Volkswagen and Suzuki have not gone to arbitration yet to determine whether or not Suzuki is liable of breach of contract with Volkswagen with the procurement of diesel engines from Fiat. What we know at this time is that in order for a contract to be established there must be competent parties involved, an offer, mutual agreement, consideration and legality in subject matter (Emerson, 2009). Breach of contract is failing to perform any term of a contract without a legitimate legal excuse and in essence amounts to a broken promise to do or not do an act (http://definitions.uslegal.com/b/breach-of-contract/). In an effort to evaluate Fiat’s accountability in this exercise we are making the assumption here and later in the background information that the judgment in the case will be that Suzuki did breach their contract with Volkswagen when procuring the diesel engines from Fiat.

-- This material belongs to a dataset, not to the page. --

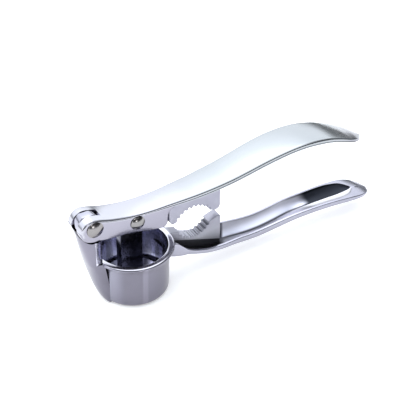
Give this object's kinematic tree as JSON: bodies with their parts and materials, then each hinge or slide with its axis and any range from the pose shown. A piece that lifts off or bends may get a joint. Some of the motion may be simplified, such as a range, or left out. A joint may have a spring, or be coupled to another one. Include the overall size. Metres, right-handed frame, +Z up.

So what about Fiat, are they liable? In order for interference with prospective economic advantage to be applicable the following is required (1) an economic relationship between [the plaintiff and some third person] containing the probability of future economic benefit to the [plaintiff], (2) knowledge by the defendant of the existence of the relationship, (3) intentional acts on the part of the defendant designed to disrupt the relationship, (4) actual disruption of the relationship, [and] (5) damages to the plaintiff proximately caused by the acts of the defendant (www.lectlaw.com/def/i084.htm).

We have reviewed the elements of the tort interference with prospective economic advantage; now let’s look at the background and facts of the issue. Suzuki and Volkswagen are recognized leaders in the automotive industry. Suzuki’s small car manufacturing knowledge and Volkswagen’s advanced fuel-efficient technology is what brought the two companies together (Takahashi, 2011). They established a partnership in 2009 resulting in Volkswagen holding 19.8% stake in Suzuki and Suzuki holding 1.5% stake in Volkswagen (Ramsey, 2009). There were no joint operations executed since the partnership was established (Takahashi, 2011). Another assumption on our part is that the contract stated, “Suzuki and Volkswagen would operate as single entities; however, they must work only on behalf and benefit of the partnership, except for noncompetitive activities.”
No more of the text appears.